Aussi, lorsqu’au sortir de ce tableau chaotique il introduit des sons au clavier et que - alors ! - le public le voit jouer de ses mains sur les touches noires et blanches ; lorsque, de surcroît, ce qu’il joue est d’une infinie douceur, voire d’une beauté saisissante qui saisit par sa simplicité même, et ce qu’il insuffle à ces vagues mélancoliques s’alanguit dans un volume d’infimes nuances face à une salle soudain absolument silencieuse, alors tout se rejoint. La projection du regardant dans le sujet agissant fonctionne à nouveau, l’incarnation a lieu, le pacte est à nouveau scellé. Il est ce qu’il joue et nous entendons ce qu’il est.

Rien ne dure, il est vrai. Le voilà reparti dans les constructions alambiquées d’alchimiste. Il pratique la rupture - le cut, sec et chirurgical, avec un art consommé de l’imprévu. Interruption soudaine du flux puis retour du même flux. Échafaudage précaire, lame de fond puis rupture encore. Encore les questions : pourquoi couper ? pourquoi maintenant et de manière brève ? Trancher dans le vif d’un instant de musique fait-il encore musique ?

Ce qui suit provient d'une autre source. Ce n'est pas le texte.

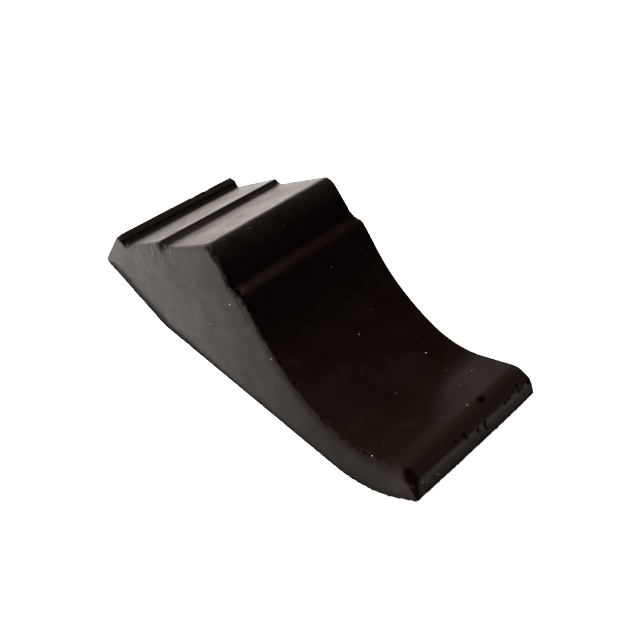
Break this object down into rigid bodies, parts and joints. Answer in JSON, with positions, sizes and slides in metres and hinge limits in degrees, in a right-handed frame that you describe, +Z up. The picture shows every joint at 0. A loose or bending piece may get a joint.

Fascinés par cet objet protéiforme, déroutés par les multiples possibles qu’ouvre son intarissable créativité, nous laissons Jozef Dumoulin nous embarquer dans son grand vaisseau sans nous ménager au risque de perdre celui qui résisterait à sa progression. Il est le grand magicien qui dérobe notre libre-arbitre et nous lui abandonnons le crédible de notre perception. Et si nous traversons avec lui tous les artifices sans peur d’être trompés, c’est parce que nous sommes tenus à lui. Lors de ces quelques instants d’une beauté pure où nous avons vu ses mains parcourir le clavier de son Fender Rhodes, dans ce moment de pure poésie sonore, il a donné la preuve définitive de l’authenticité de son propos.